## EXERCISE PROMPT:
Among the entries below, find the lines with "FreeCAD" and copy them.

──────── INPUT DATA ────────

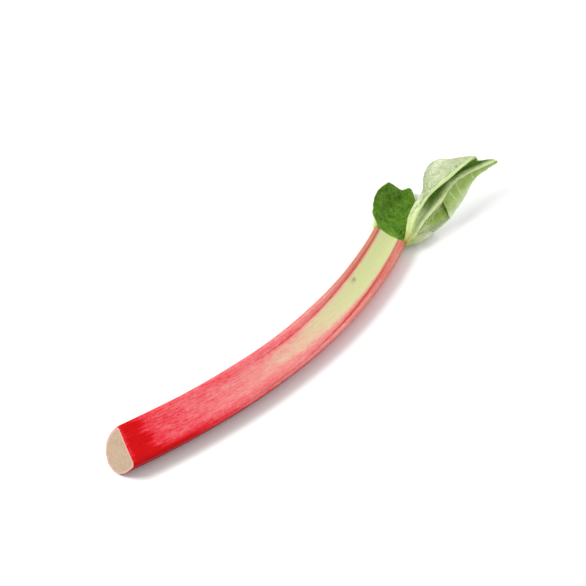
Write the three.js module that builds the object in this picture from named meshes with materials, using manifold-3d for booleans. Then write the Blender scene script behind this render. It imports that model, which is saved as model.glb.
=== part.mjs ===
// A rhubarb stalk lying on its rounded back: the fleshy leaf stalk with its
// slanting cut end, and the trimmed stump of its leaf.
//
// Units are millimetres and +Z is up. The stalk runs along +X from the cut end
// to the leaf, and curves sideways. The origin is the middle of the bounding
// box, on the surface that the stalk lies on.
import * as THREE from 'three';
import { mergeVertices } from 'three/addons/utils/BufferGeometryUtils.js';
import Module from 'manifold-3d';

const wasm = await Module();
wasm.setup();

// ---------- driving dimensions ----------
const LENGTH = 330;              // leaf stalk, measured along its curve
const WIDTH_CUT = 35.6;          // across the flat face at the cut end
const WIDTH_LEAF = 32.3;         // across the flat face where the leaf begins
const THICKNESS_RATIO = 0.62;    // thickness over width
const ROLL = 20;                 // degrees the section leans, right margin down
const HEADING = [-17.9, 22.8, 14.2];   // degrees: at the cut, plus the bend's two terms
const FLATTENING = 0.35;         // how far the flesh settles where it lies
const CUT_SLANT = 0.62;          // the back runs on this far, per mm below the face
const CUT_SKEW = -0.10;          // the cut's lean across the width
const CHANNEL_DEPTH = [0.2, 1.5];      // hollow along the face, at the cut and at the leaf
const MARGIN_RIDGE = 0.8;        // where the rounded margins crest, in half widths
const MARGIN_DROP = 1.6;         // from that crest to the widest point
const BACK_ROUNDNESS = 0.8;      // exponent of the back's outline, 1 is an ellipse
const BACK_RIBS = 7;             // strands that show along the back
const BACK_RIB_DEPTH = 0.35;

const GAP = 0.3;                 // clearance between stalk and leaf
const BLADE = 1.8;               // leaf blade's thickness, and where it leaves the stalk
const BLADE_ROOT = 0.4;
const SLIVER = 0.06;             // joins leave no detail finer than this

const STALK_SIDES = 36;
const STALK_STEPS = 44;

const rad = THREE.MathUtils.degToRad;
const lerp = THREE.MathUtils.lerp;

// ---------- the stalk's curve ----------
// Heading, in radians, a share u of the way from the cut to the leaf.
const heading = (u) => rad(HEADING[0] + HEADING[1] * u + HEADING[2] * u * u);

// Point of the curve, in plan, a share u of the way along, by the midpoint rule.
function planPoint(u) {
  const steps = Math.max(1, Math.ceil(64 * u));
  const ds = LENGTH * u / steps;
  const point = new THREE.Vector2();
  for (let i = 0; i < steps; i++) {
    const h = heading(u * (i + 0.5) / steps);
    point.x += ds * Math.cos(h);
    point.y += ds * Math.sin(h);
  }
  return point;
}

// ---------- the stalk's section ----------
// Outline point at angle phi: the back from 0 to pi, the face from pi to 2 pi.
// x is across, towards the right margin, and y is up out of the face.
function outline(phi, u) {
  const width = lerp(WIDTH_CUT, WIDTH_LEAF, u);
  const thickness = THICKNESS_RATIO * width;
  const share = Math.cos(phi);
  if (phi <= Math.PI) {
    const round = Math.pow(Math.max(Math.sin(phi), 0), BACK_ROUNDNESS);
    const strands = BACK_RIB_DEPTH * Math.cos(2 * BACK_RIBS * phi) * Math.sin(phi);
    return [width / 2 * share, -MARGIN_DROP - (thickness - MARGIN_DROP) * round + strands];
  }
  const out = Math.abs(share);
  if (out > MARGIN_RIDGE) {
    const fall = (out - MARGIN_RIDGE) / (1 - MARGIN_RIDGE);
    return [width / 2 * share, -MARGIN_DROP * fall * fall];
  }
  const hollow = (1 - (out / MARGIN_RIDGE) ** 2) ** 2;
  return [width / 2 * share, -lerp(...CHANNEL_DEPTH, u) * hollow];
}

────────
──────── INPUT DATA ────────

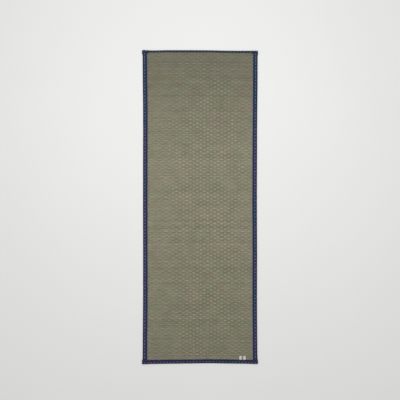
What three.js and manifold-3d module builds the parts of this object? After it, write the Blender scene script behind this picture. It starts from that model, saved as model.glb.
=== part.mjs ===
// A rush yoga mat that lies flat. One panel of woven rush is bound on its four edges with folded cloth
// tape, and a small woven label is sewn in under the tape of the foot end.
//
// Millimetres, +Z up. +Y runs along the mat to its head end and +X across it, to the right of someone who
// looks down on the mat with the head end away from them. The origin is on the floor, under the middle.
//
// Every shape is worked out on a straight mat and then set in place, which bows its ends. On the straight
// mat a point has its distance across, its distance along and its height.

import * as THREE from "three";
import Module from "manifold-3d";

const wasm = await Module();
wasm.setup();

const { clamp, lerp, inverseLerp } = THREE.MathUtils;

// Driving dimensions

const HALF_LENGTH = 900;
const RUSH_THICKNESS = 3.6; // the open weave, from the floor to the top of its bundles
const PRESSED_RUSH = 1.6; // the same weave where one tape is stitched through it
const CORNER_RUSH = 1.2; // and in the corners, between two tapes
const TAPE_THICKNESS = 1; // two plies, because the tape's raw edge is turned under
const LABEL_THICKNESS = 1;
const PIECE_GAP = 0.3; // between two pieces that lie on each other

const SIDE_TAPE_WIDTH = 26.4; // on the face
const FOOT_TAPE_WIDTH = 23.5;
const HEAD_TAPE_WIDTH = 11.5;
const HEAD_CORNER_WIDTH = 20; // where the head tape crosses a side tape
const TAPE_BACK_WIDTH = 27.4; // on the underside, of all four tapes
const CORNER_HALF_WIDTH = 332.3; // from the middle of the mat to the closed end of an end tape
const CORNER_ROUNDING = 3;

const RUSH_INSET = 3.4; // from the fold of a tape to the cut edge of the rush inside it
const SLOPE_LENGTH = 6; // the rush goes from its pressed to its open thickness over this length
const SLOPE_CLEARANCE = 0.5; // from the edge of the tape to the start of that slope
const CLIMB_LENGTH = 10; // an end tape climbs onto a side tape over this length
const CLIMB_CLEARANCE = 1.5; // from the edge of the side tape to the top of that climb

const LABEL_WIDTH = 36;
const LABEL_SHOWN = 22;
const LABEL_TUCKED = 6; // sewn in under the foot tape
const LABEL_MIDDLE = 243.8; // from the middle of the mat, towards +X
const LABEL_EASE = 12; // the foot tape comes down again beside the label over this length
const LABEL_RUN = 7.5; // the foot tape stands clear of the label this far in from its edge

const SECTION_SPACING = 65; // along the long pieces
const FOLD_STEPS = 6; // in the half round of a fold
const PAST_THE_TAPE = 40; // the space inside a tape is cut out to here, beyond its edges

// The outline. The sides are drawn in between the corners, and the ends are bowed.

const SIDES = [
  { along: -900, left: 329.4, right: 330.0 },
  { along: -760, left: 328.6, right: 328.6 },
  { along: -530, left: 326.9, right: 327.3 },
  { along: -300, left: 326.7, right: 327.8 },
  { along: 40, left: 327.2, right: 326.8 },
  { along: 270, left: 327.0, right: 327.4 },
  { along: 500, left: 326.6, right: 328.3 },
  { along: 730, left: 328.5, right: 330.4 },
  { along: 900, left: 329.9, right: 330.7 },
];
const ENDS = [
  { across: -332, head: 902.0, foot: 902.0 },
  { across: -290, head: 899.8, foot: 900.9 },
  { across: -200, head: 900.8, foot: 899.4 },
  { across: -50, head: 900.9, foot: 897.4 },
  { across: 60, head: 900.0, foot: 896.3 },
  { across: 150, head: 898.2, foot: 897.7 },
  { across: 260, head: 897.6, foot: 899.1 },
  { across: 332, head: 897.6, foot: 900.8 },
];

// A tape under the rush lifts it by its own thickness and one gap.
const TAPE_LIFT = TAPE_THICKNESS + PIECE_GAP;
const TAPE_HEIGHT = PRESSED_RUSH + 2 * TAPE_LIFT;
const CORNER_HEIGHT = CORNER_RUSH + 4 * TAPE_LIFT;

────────
──────── INPUT DATA ────────

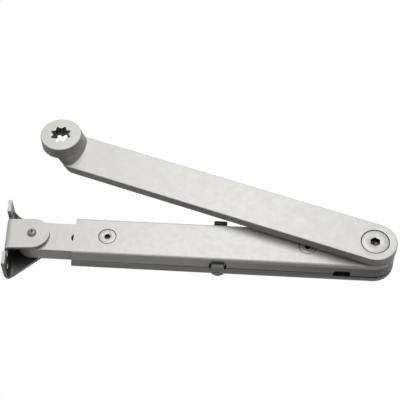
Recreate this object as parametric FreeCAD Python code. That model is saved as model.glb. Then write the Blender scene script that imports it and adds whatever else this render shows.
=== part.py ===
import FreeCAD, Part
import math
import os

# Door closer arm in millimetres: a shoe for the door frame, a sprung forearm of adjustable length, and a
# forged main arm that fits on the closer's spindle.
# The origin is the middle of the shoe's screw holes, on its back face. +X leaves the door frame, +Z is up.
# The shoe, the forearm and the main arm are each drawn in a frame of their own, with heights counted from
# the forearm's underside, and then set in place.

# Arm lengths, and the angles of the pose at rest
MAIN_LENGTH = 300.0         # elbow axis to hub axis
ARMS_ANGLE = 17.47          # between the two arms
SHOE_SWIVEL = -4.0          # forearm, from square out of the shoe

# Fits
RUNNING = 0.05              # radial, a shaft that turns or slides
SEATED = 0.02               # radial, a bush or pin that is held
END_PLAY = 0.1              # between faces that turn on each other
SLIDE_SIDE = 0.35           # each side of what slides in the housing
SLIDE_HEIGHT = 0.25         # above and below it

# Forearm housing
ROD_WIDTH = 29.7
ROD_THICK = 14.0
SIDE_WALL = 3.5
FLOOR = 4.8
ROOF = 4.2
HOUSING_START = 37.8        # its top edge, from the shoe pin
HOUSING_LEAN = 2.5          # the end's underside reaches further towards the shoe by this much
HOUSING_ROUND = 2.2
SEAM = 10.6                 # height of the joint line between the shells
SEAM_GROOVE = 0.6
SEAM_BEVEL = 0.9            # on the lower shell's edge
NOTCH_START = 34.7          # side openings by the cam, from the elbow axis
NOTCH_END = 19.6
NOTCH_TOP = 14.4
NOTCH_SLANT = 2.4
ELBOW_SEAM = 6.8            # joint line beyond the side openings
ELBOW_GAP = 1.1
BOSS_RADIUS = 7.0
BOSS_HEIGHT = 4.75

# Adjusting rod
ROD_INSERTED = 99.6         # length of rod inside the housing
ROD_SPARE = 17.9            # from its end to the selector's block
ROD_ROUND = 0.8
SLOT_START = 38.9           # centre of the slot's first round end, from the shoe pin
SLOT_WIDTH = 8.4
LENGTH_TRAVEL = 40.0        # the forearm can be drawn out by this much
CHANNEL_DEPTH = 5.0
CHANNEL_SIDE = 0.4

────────

## SOLVED PROBLEM:
Recreate this object as parametric FreeCAD Python code. That model is saved as model.glb. Then write the Blender scene script that imports it and adds whatever else this render shows.
import FreeCAD, Part